An underwhelming gameplay experience
Even the basics feel incredibly half-baked. Driving a car in a Ubisoft game, especially this one, feels like a child pushing a Hot Wheels car across the floor. It’s not very responsive and cars just handle in ways that feel really awkward.
Gunplay is mildly better, though it doesn’t have the longevity it needs for the entire game. As noted, it really suffers when using non-lethal weapons. You might as well just run away at that point because they won’t do you a ton of favors.
Melee combat is pretty mediocre and I sorely miss the days of Aiden’s baton. While you can have melee weapons still, the actual hand to hand combat is really bad. It’s a lot of just waiting for someone to hit you so you can counter and deliver a big blow, otherwise they block most of your hits. There is a button that’s supposed to break blocks but it rarely ever works.
Watch Dogs: Legion also has quite a bit of jank. Characters behave abnormally, walking into walls, jumping over ledges for no reason, and more. Vehicles will occasionally spaz out. You’ll drive slightly too far out into the water on a boat and then, before the game can warn you to turn back, it puts you in a long loading screen and teleports you back to shore without your boat. Sometimes your character won’t jump over or take cover behind normal, waist-high walls.

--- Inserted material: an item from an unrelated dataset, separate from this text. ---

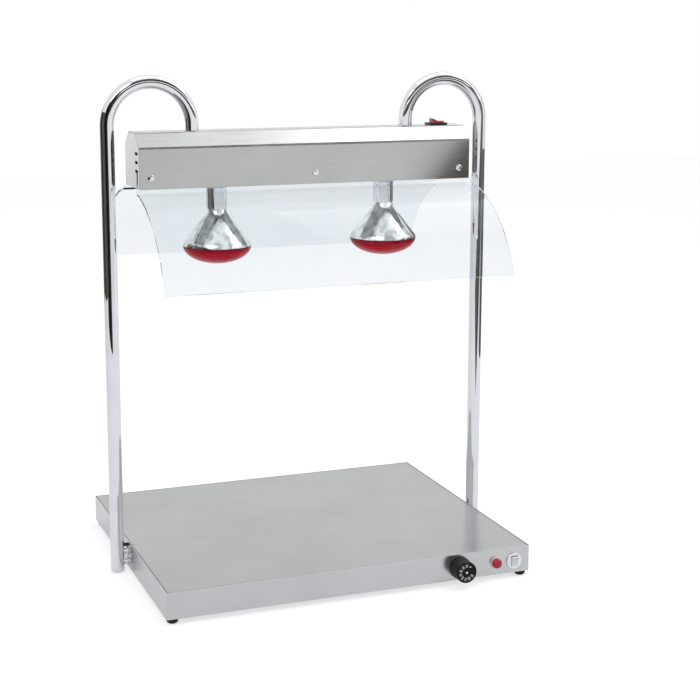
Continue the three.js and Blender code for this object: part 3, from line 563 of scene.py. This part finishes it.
sleeve_round = 0.4 * mm
shape = cad_copy("cable_sleeve")
round_edges(shape, sleeve_round, sharper_than=60)
sleeve = piece_from(shape, "cable_sleeve_rubber", rubber)
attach(sleeve, "warmer")
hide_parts("cable_sleeve")


# Lamp housing and end caps
# One sheet of brushed stainless folded over front, roof and back, drawn without the holes that other
# pieces fill. Two flat caps with three vent holes over a slot close its ends; they are brushed upright
# and given a lighter tone than the sheet, which is painted light.
steel_lengthways = brushed_stainless("brushed_stainless_lengthways", 0, "#babbbb", "#adaeaf")
# Painted light: the end caps' steel is given a lighter tone than the housing's sheet.
steel_upright_painted_lighter = brushed_stainless("brushed_stainless_upright_painted_lighter", 2, "#d9dad8", "#cbccca")
hood_low, hood_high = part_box("lamp_housing")
hood_wall = 1.5 * mm
hood_edge = 0.3 * mm
cap_edge = 0.25 * mm
fold_round = 8 * mm
fold_steps = 10
roof_half = 24 * mm
eaves = hood_high.z - 25 * mm


def rounded_line(corners, radius, steps):
    """Points of a line through corners, with an arc in place of each inner corner."""
    line = [corners[0]]
    for before, corner, after in zip(corners, corners[1:], corners[2:]):
        back = (before - corner).normalized()
        ahead = (after - corner).normalized()
        half_corner = back.angle(ahead) / 2
        centre = corner + (back + ahead).normalized() * radius / math.sin(half_corner)
        spoke = corner + back * radius / math.tan(half_corner) - centre
        bend = math.copysign(math.pi - 2 * half_corner, back.cross(ahead))
        for i in range(steps + 1):
            line.append(centre + Matrix.Rotation(-bend * i / steps, 2) @ spoke)
    return [*line, corners[-1]]


rear_line = [(hood_high.y, hood_low.z), (hood_high.y, eaves), (roof_half, hood_high.z)]
front_line = [(-y, z) for y, z in reversed(rear_line)]
shape = bmesh.new()
points = rounded_line([Vector(corner) for corner in rear_line + front_line], fold_round, fold_steps)
line = [shape.verts.new((hood_low.x, *point)) for point in points]
for first, second in zip(line, line[1:]):
    shape.edges.new((first, second))
grown = bmesh.ops.extrude_edge_only(shape, edges=shape.edges[:])["geom"]
bmesh.ops.translate(shape, verts=new_verts(grown), vec=(hood_high.x - hood_low.x, 0, 0))
bmesh.ops.recalc_face_normals(shape, faces=shape.faces)
if max(shape.faces, key=lambda face: face.calc_center_median().z).normal.z < 0:
    bmesh.ops.reverse_faces(shape, faces=shape.faces)
thicken(shape, hood_wall)
round_edges(shape, hood_edge, sharper_than=60)
hood = piece_from(shape, "folded_lamp_housing", steel_lengthways)
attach(hood, "warmer")
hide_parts("lamp_housing")
for name in ("left", "right"):
    shape = cad_copy(f"end_cap_{name}")
    round_edges(shape, cap_edge, sharper_than=40)
    cap = piece_from(shape, f"vented_end_cap_{name}", steel_upright_painted_lighter)
    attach(cap, "warmer")
    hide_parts(f"end_cap_{name}")


# Guards
# Two clear acrylic sheets, 4 mm thick, bent hot: a tab up behind the housing's wall, a tight bend
# and a long curve outwards. The cut edges are polished, and wiping leaves a faint smear.
smear_size = 70 * mm
clear_acrylic, tree, shader = plain_material("clear_acrylic")
shader.inputs["Transmission Weight"].default_value = 1.0
# Acrylic's index is 1.49; a lower one mirrors the room as faintly as in the photograph.
shader.inputs["IOR"].default_value = 1.15
smear = pattern_on(tree, smear_size)
colour_by(tree, shader, smear, "#ecf0f2", "#f3f6f7")
surface_by(tree, shader, smear, smooth=0.0, rough=0.03)

guard_thickness = 4 * mm
guard_bend = 6 * mm
guard_bend_height = hood_low.z
guard_slope = math.radians(10)
guard_radius = 246 * mm
guard_sweep = math.radians(58)
guard_bend_steps = 10
guard_sweep_steps = 48
guard_tab_face = hood_high.y - hood_wall - seat_gap
guard_tab_foot = hood_low.z + 0.4 * mm
guard_tab_side = hood_high.x - 5.5 * mm
polish_round = 0.4 * mm


def cut_here(shape, point, normal):
    """Divides the faces along a plane, and leaves both sides."""
    everything = shape.verts[:] + shape.edges[:] + shape.faces[:]
    bmesh.ops.bisect_plane(shape, geom=everything, dist=merge_gap, plane_co=point, plane_no=normal)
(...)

The list goes on, it’s not so much buggy as just unrefined or unpolished.
Ubisoft has promised at least two patches in the coming weeks but I have no idea what they fix exactly.
While it has its moments, Watch Dogs: Legion doesn’t have enough to compete with other major fall titles. The gameplay is too repetitive and too restrictive to allow for anything tremendously exciting over a long period of time. It’s a game that shows all of its tricks within the first few hours and leaves you with nothing but jank for the remainder of your playthrough.
There’s something about Watch Dogs: Legion that makes it feel like a spin-off. This doesn’t feel like Watch Dogs 3 and maybe it’s not supposed to be. It feels like something far more experimental but not necessarily for the better.